What did Judge Heytens decide and why is it important?

 Judge Heytens wrote a 2-1 ruling that affirmed the district court and struck down the criminal laws and their enforcement against students.  He wrote that the terms used in the “disorderly conduct” law, including “disorderly, boisterous, obscene, and profane,” fail to “explain the law’s scope or limit the discretion” of those who enforce it, as court precedent clearly requires. In fact, he pointed out, the statute fails to “objectively distinguish” between criminal misconduct and “garden-variety….childhood misbehavior.” Based on the dictionary definitions of the law’s terms, Heytens went on, “any person passing a schoolyard during recess is likely witnessing a large-scale crime scene,” rendering the law improperly vague and overbroad as applied to students.

Heytens reached a similar result concerning the “disturbing schools” law. As he explained, if the state “prosecuted all unnecessary disturbances, loitering, or obnoxiousness in schools,” as the statute forbids, state “judicial dockets would be overrun by preteens.”  He wrote that the “utter failure to describe the specific conduct covered” by the law renders it unconstitutional.

Although the state amended the “disturbing schools” law a few years ago to apply only to non-students, the court ruled that relief was still necessary to remedy the “ongoing injury” caused by the “retention” and use of records of action against students when the unconstitutional law did apply to them. For instance, Heytens wrote, those records could unfairly impair a young person’s “future practice of law, application for military service, use of a driver's license, and educational opportunities.

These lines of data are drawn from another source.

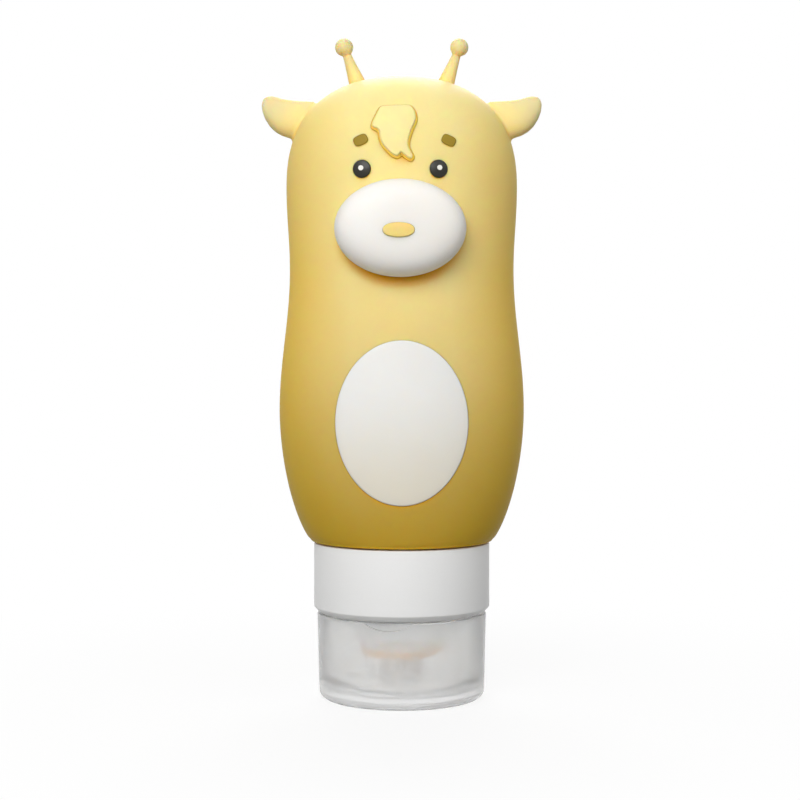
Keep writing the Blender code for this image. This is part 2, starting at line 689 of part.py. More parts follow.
def collar_inside():
    """Return the profile that hollows the collar: skirt, dome and nozzle bore."""
    dome_inner_z = DOME_FACE_Z + DOME_WALL
    return [
        (0.0, COLLAR_TOP_Z + OVERRUN), (SKIRT_INNER_RADIUS, COLLAR_TOP_Z + OVERRUN),
        (SKIRT_INNER_RADIUS, DECK_INNER_Z), (DOME_BASE_RADIUS - DOME_WALL, DECK_INNER_Z),
        (DOME_TOP_RADIUS - DOME_WALL, dome_inner_z + DOME_CORNER / 2),
        (DOME_TOP_RADIUS - DOME_WALL - DOME_CORNER / 2, dome_inner_z),
        (NOZZLE_BORE, dome_inner_z), (NOZZLE_BORE, NOZZLE_END_Z - OVERRUN), (0.0, NOZZLE_END_Z - OVERRUN),
    ]


def knuckle_round(start, end):
    """Return the round end of a lug or the knuckle, about the hinge axis."""
    return arc((HINGE_Y, HINGE_Z), KNUCKLE_RADIUS, start, end, ROUND_END_STEPS)


def make_collar():
    """Make the screw collar with its two hinge lugs and the recess for the lid's knuckle."""
    collar = turned("screw_collar", collar_outside(), CAP_STEPS)
    inner_y = LID_INNER_RADIUS - CLEARANCE
    lug_outline = knuckle_round(-180, 90) + [
        (COLLAR_RADIUS - COLLAR_CHAMFER_WIDTH, HINGE_Z + LUG_HEIGHT), (inner_y, HINGE_Z + LUG_HEIGHT),
        (inner_y, SEAM_Z), (HINGE_Y - KNUCKLE_RADIUS, SEAM_Z),
    ]
    near = KNUCKLE_WIDTH / 2 + CLEARANCE
    far = near + LUG_WIDTH
    inside = near - LUG_OVERLAP
    for side, low, high in (("left", -far, -inside), ("right", inside, far)):
        combine(collar, plate("lug_" + side, lug_outline, FACING_SIDE, low, high), "UNION")
    combine(collar, turned("collar_hollow", collar_inside(), CAP_STEPS), "DIFFERENCE")
    centre = (0.0, HINGE_Y, HINGE_Z)
    recess = cylinder("knuckle_recess", KNUCKLE_RADIUS + CLEARANCE, 2 * near, centre, (1, 0, 0), PIN_STEPS)
    combine(collar, recess, "DIFFERENCE")
    bore = cylinder("pin_bore", PIN_RADIUS + CLEARANCE, 2 * (far + OVERRUN), centre, (1, 0, 0), PIN_STEPS)
    combine(collar, bore, "DIFFERENCE")
    return collar


def make_valve():
    """Make the slit valve: a cup with a bead that grips the nozzle and a dished, slit face."""
    inner = NOZZLE_RADIUS + CLEARANCE
    outer = inner + VALVE_WALL
    top = DOME_FACE_Z - CLEARANCE
    floor = NOZZLE_END_Z - CLEARANCE
    bead = inner - NOZZLE_GROOVE_DEPTH
    bead_top = top - NOZZLE_GROOVE_SET_BACK
    bead_end = bead_top - NOZZLE_GROOVE_LENGTH / 2
    dish_inner = VALVE_DISH_RADIUS + VALVE_WALL
    valve = turned("drip_valve", [
        (0.0, floor + VALVE_DISH_DEPTH), (dish_inner * 2 / 3, floor + VALVE_DISH_DEPTH * 2 / 3),
        (dish_inner, floor), (inner, floor), (inner, bead_end), (bead, bead_end), (bead, bead_top),
        (inner, bead_top), (inner, top), (outer - VALVE_EDGE, top), (outer, top - VALVE_EDGE),
        (outer, VALVE_FACE_Z + VALVE_EDGE), (outer - VALVE_EDGE, VALVE_FACE_Z),
        (VALVE_DISH_RADIUS, VALVE_FACE_Z),
        (VALVE_DISH_RADIUS * 2 / 3, VALVE_FACE_Z + VALVE_DISH_DEPTH * 2 / 3),
        (0.0, VALVE_FACE_Z + VALVE_DISH_DEPTH),
    ], VALVE_STEPS)
    height = floor - VALVE_FACE_Z + VALVE_DISH_DEPTH + 2 * OVERRUN
    centre = (0.0, 0.0, VALVE_FACE_Z - OVERRUN + height / 2)
    across = block("slit_across", (SLIT_LENGTH, SLIT_WIDTH, height), centre)
    along = block("slit_along", (SLIT_WIDTH, SLIT_LENGTH, height), centre)
    combine(across, along, "UNION")
    combine(valve, across, "DIFFERENCE")
    return valve


# Flip-top lid

def lid_profile():
    """Return the lid's profile: floor, sealing ring, bowl, rim, wall and end face."""
    seal_end = VALVE_FACE_Z - CLEARANCE
    seal_inner = SEAL_RADIUS - SEAL_WALL
    bowl_radius = LID_END_RADIUS - LID_WALL
    bowl = (bowl_radius - LID_INNER_CORNER, LID_END_WALL + LID_INNER_CORNER)
    foot = (LID_END_RADIUS - LID_CORNER, LID_CORNER)
    return [
        (0.0, LID_END_WALL), (seal_inner, LID_END_WALL), (seal_inner, seal_end), (SEAL_RADIUS, seal_end),
        (SEAL_RADIUS, LID_END_WALL), *arc(bowl, LID_INNER_CORNER, -90, 0),
        (LID_INNER_RADIUS, LID_HEIGHT), (LID_RIM_RADIUS - LID_EDGE, LID_HEIGHT),
        (LID_RIM_RADIUS, LID_HEIGHT - LID_EDGE), *arc(foot, LID_CORNER, 0, -90), (0.0, 0.0),
    ]


def make_lid():
    """Make the flip-top lid with its thumb notch, knuckle and stub pins."""
    lid = turned("flip_lid", lid_profile(), CAP_STEPS)
    web_y = LID_RIM_RADIUS - LID_WALL / 2
    rim = HINGE_Z - CLEARANCE / 2
    rim_angle = 180 + math.degrees(math.asin(CLEARANCE / 2 / KNUCKLE_RADIUS))
    knuckle = plate("knuckle", knuckle_round(KNUCKLE_WEB_ANGLE, rim_angle) + [
        (web_y, rim), (web_y, rim - KNUCKLE_WEB_HEIGHT), (LID_RIM_RADIUS, rim - KNUCKLE_WEB_HEIGHT),
    ], FACING_SIDE, -KNUCKLE_WIDTH / 2, KNUCKLE_WIDTH / 2)
    combine(lid, knuckle, "UNION")
    pin_length = KNUCKLE_WIDTH + 2 * LUG_WIDTH
    pin = cylinder("pins", PIN_RADIUS, pin_length, (0.0, HINGE_Y, HINGE_Z), (1, 0, 0), PIN_STEPS)
    combine(lid, pin, "UNION")
    radius = (NOTCH_WIDTH ** 2 / 4 + NOTCH_DEPTH ** 2) / (2 * NOTCH_DEPTH)
    inner = LID_RIM_RADIUS - NOTCH_INSET
    centre = (0.0, -inner - radius / 2, LID_HEIGHT + radius - NOTCH_DEPTH)
    combine(lid, cylinder("thumb_notch", radius, radius, centre, (0, 1, 0)), "DIFFERENCE")
    return lid


# Assembly

def hang(piece, parent, place=(0.0, 0.0, 0.0)):
    """Parent a piece, and the tools that shape it, to an empty."""
    piece.parent = parent
    piece.location = place
    for step in piece.modifiers:
        if step.type == "BOOLEAN" and step.object.parent is None:
            hang(step.object, parent, place)


def make_empty(name, place, parent=None):
    """Make an empty that marks an axis."""
    empty = add_object(name, None, PARTS)
    empty.location = place
    empty.parent = parent
    return empty


def assemble_cap():
    """Make the cap about its own axis, turn it, and hang the lid on its hinge."""
    collar_axis = make_empty("collar_axis", (0.0, 0.0, 0.0))
    collar_axis.rotation_euler.z = CAP_TURN
    hinge_axis = make_empty("lid_hinge_axis", (0.0, HINGE_Y, HINGE_Z), collar_axis)
    pieces = {"screw_collar": make_collar(), "drip_valve": make_valve()}
    for piece in pieces.values():
        hang(piece, collar_axis)
    pieces["flip_lid"] = make_lid()
    hang(pieces["flip_lid"], hinge_axis, (0.0, -HINGE_Y, -HINGE_Z))
    return pieces


def main():
    """Build the bottle."""
    pieces = {"bottle_body": make_body(), "muzzle": make_muzzle()}
    pieces.update(make_face(pieces["bottle_body"], pieces["muzzle"]))
    pieces.update({"neck_ring": make_neck(), "gasket": make_gasket()})
    pieces.update(assemble_cap())
    finishes = {
        "yellow_silicone": ("#ecd06f", 0.62, ("bottle_body",)),
        "white_silicone": ("#f4f0e8", 0.60, ("muzzle", "belly_patch")),
        "pale_silicone": ("#fdeaa6", 0.60, ("forelock",)),
        "orange_silicone": ("#ffd98a", 0.60, ("nose",)),
        "black_silicone": ("#2b2a22", 0.40, ("eye_left", "eye_right")),
        "brown_silicone": ("#8f7c38", 0.60, ("brow_left", "brow_right")),
        "clear_silicone": ("#dcdad2", 0.50, ("gasket",)),
        "valve_silicone": ("#e9b877", 0.50, ("drip_valve",)),
        "white_polypropylene": ("#efefee", 0.45, ("screw_collar", "neck_ring")),
        "frosted_polypropylene": ("#dedede", 0.40, ("flip_lid",)),
    }
    for name, (colour, roughness, owners) in finishes.items():
        material = make_material(name, colour, roughness)
        for owner in owners:
            finish(pieces[owner], material)
    for form in FORMS.values():
        if form.name in PARTS.objects:
            bpy.data.objects.remove(form, do_unlink=True)


clear_scene()
PARTS = make_collection("travel_bottle")
TOOLS = make_collection("cutters")
FORMS = {}
main()
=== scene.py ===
"""Dress the giraffe travel bottle: fine surfaces, finishes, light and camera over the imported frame.

Lengths are in metres, +Z is up and the face looks along -Y, as in the frame. The bottle stands head up
on its closed flip-top lid.
"""
from __future__ import annotations

import logging
import math
from dataclasses import dataclass, field
from enum import Enum
from typing import Callable, Iterable, Sequence

import bmesh
import bpy
from mathutils import Matrix, Vector
from mathutils.bvhtree import BVHTree


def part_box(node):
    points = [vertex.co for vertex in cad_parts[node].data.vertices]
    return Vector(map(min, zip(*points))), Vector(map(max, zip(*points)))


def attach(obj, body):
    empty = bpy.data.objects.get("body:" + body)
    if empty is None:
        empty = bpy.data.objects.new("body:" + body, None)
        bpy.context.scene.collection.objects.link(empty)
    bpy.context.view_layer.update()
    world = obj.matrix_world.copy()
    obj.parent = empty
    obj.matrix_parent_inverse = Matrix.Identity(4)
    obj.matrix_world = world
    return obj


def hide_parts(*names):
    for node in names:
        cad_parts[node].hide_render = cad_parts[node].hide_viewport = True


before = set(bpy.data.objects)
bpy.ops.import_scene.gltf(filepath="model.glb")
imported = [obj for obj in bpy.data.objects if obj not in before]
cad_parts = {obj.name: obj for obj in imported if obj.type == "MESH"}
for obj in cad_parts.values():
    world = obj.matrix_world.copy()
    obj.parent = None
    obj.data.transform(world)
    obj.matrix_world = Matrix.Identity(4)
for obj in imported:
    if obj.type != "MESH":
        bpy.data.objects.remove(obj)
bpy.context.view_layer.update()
LOG = logging.getLogger("travel_bottle")

MM = 0.001
WHITE_LIGHT = (1.0, 1.0, 1.0, 1.0)

# Points nearer than this are one point
WELD = 0.001 * MM

# Play between two pieces that move on each other
GAP = 0.3 * MM

# How far a cutter reaches past what it cuts
OVERRUN = 1.0 * MM

# An edge whose faces turn more than this is drawn crisp
SHARP_ANGLE = math.radians(42.0)

# Nearly all values of a noise texture lie between these
NOISE_LEVELS = (0.3, 0.7)

# A curved surface is read no nearer than this to its outline, where it would stand edge on
NEAR_RIM_SHARE = 0.999

Flat = tuple[float, float]
Triple = tuple[float, float, float]
Outline = list[Flat]
Front = Callable[[float, float], Vector]
Ring = tuple[list[Vector], Vector]
Mesh = bpy.types.Mesh
Tree = bpy.types.NodeTree
Socket = bpy.types.NodeSocket


class Cut(Enum):
    """How one closed shape works on another."""

    JOIN = "UNION"
    REMOVE = "DIFFERENCE"


# Colours and nodes

def linear(colour: str) -> tuple[float, float, float, float]:
    """Turn an sRGB hex colour into linear red, green, blue and alpha.

    Args:
        colour: Six hex digits after a hash sign.

    Returns:
        The four linear channels, with an alpha of 1.
    """
    channels = [int(colour[i:i + 2], 16) / 255 for i in (1, 3, 5)]
    red, green, blue = (c / 12.92 if c <= 0.04045 else ((c + 0.055) / 1.055) ** 2.4 for c in channels)
    return red, green, blue, 1.0


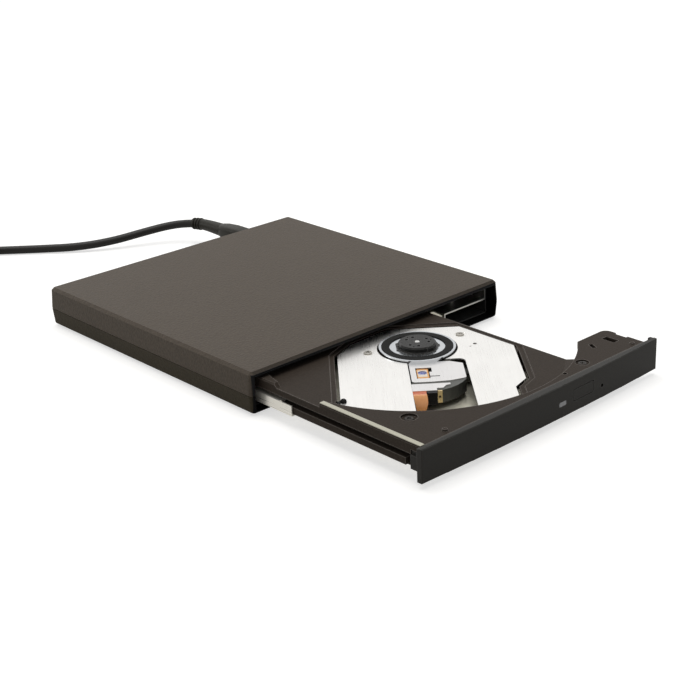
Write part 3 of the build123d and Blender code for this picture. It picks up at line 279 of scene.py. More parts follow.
@dataclass(frozen=True)
class CasePaintedShade:
    """Painted shade: the room inside the case's walls and its faces towards the front, where its plastic is
    painted black.
    """

    half_width: float = 0.0665
    back: float = 0.1105
    low: float = 0.00095
    high: float = 0.01645
    soft: float = 0.00005
    back_soft: float = 0.0001

    def mask(self, r: Recipe) -> Value:
        """Painted shade: 1 inside the room and on the mouth's rim and other faces towards the front, 0 on
        the case's other outer faces.
        """
        facing = r.axes(r.node("ShaderNodeNewGeometry").outputs["Normal"])[1]
        rim = facing.ramp(-0.6, -0.8)
        x, y, z = r.axes(r.place)
        across = (x - CASE_X).size()
        room = across.ramp(self.half_width + self.soft, self.half_width - self.soft)
        room = room * y.ramp(self.back + self.back_soft, self.back - self.back_soft)
        room = room * z.ramp(self.low - self.soft, self.low + self.soft)
        room = room * z.ramp(self.high + self.soft, self.high - self.soft)
        return rim.most(room)


@dataclass(frozen=True)
class MouldedPlastic:
    """Grained black or brown plastic, smoother along its edges, with a painted highlight there, and painted
    shade inside the case where asked.
    """

    name: str
    colour: Colour
    roughness: float
    grain: float = 0.0003
    depth: float = 0.00001
    edge_highlight: float = 0.2
    sheen: float = 0.12
    painted_shade_inside: bool = False
    edge_width: float = 0.0006
    spread: float = 0.22
    cloud: float = 55.0
    cloud_share: float = 0.22
    speck_share: float = 1.7

    def build(self) -> bpy.types.Material:
        """Makes the material."""
        r = Recipe(self.name)
        fine = r.cells(1.0 / self.grain)
        broad = r.noise(self.cloud, 3.0)
        speck = r.noise(0.95 / self.grain, 2.0)
        tone = (broad - 0.5) * self.cloud_share + (speck - 0.5) * self.speck_share + 0.5
        low = tuple(c * (1.0 - self.spread) for c in self.colour)
        high = tuple(c * (1.0 + self.spread) for c in self.colour)
        # Painted highlight: a paler colour along the edges, for light caught on them.
        pale = tuple(c * 2.4 + 0.09 for c in self.colour)
        colour = r.mix(low, high, tone)
        edge = r.edge(self.edge_width) * self.edge_highlight
        # Painted shade: black inside the case and on its front faces, with no painted edge highlight there;
        # bare is this painted shade mask.
        if self.painted_shade_inside:
            bare = CasePaintedShade().mask(r)
            colour = r.mix(colour, (0.0015, 0.0015, 0.0016), bare)
            edge = edge * (1.0 - bare)
        r.set(
            Base_Color=r.mix(colour, pale, edge),
            Roughness=(speck - 0.5) * 0.12 + self.roughness - edge * 0.4,
            Specular_IOR_Level=self.sheen,
        )
        r.relief(fine + speck * 0.4, self.depth)
        return r.material


@dataclass(frozen=True)
class BrushedSheet:
    """Sheet metal with fine lines along one direction."""

    name: str
    colour: Colour
    turn: float = 0.0
    roughness: float = 0.3
    line: float = 0.0004
    depth: float = 0.000006
    stain: float = 0.12
    metallic: float = 1.0
    run: float = 50.0

    def build(self) -> bpy.types.Material:
        """Makes the material."""
        r = Recipe(self.name)
        along = r.placed(self.turn, (1.0 / self.run, 1.0, 1.0))
        lines = r.noise(1.0 / self.line, 3.0, along, 0.7)
        cloud = r.noise(70.0, 3.0)
        dark = tuple(c * (1.0 - self.stain) for c in self.colour)
        tone = (lines - 0.5) * 0.9 + (cloud - 0.5) * 0.6 + 0.5
        r.set(
            Base_Color=r.mix(dark, self.colour, tone),
            Metallic=self.metallic,
            Roughness=(lines - 0.5) * 0.25 + (cloud - 0.5) * 0.1 + self.roughness,
        )
        r.relief(lines, self.depth)
        return r.material


@dataclass(frozen=True)
class PlainMetal:
    """Turned, drawn or plated metal with faint marks."""

    name: str
    colour: Colour
    roughness: float
    marks: float = 0.1
    scale: float = 900.0
    metallic: float = 1.0

    def build(self) -> bpy.types.Material:
        """Makes the material."""
        r = Recipe(self.name)
        fine = r.noise(self.scale, 3.0)
        cloud = r.noise(90.0, 2.0)
        dark = tuple(c * 0.8 for c in self.colour)
        r.set(
            Base_Color=r.mix(dark, self.colour, (fine - 0.5) * 0.5 + cloud * 0.5 + 0.35),
            Metallic=self.metallic,
            Roughness=(fine - 0.5) * self.marks + (cloud - 0.5) * self.marks + self.roughness,
        )
        r.relief(fine, 0.000003)
        return r.material


@dataclass(frozen=True)
class SoftRubber:
    """Matte rubber with dust in its pores."""

    name: str
    colour: Colour
    roughness: float = 0.72

    def build(self) -> bpy.types.Material:
        """Makes the material."""
        r = Recipe(self.name)
        pores = r.cells(3200.0)
        cloud = r.noise(140.0, 4.0)
        grey = tuple(c * 1.8 + 0.006 for c in self.colour)
        r.set(
            Base_Color=r.mix(self.colour, grey, cloud.ramp(0.45, 0.75)),
            Roughness=(cloud - 0.5) * 0.15 + self.roughness,
            Specular_IOR_Level=0.12,
        )
        r.relief(pores, 0.00001)
        return r.material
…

Judge Heytens’ opinion provides important relief for thousands of South Carolina students who have been or may be  victimized by these unconstitutional laws. In addition, the decision provides useful guidance around the country on issues concerning, as one commentator put it,  “police in schools, racial disparities in law enforcement involving students, and the use of arrests or criminal referrals for conduct that was long considered a matter of school discipline.” The decision provides another illustration of the importance of promptly confirming fair-minded judicial nominees like Judge Heytens by President Biden.